Now that it has been established that you are a employee of the state, and support spending reductions on everything but your section of the budget (which is also the largest section of the budget), we can get started on your comment.

You are right on the first bit, he would have been tried anyway had he not been on non-revocable parole. I kind of had that realization in the middle of the post, and was unclear on that. However, that statement stands for lesser crimes. Drug possession, associating with gang members, trespassing, and other minor violations that would put parolees back into prison, are instead treated by cops with a slap on the wrist, or not identified at all. You see, when you're on parole, you can be searched at any time for any reason, and if found in violation, you go back to jail. On non-revocable parole, cops don't even know the parolee is on parole, because he's not in the system as a parolee. So not only are they not scrutinized as much, minor violations go unpunished (bigger fish, and all that. not saying I agree with it). If they had to bring every parole violation into court, the courts (already stressed) would be years, if not decades behind in processing. And you know you can't hold someone for 10 years before a trial. They'd be released. Parole violation was the vehicle for skipping that serious flaw in our justice system. But it's not there now.
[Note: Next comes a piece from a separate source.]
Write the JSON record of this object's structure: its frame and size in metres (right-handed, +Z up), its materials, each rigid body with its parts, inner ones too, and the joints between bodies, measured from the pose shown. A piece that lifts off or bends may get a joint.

Had you read the article, you would have known the inmate WAS released early as part of this program. Honestly, it was not that much earlier, but the facts remains. This guy would have violated had he been released 16 days early, or 16 days late, but the point is that he was an obvious danger, and he was still eligible as a "low risk" offender. The point of this post is to show that the bureaucratic definition of "low risk" is not the same as the victim's definition of "low risk."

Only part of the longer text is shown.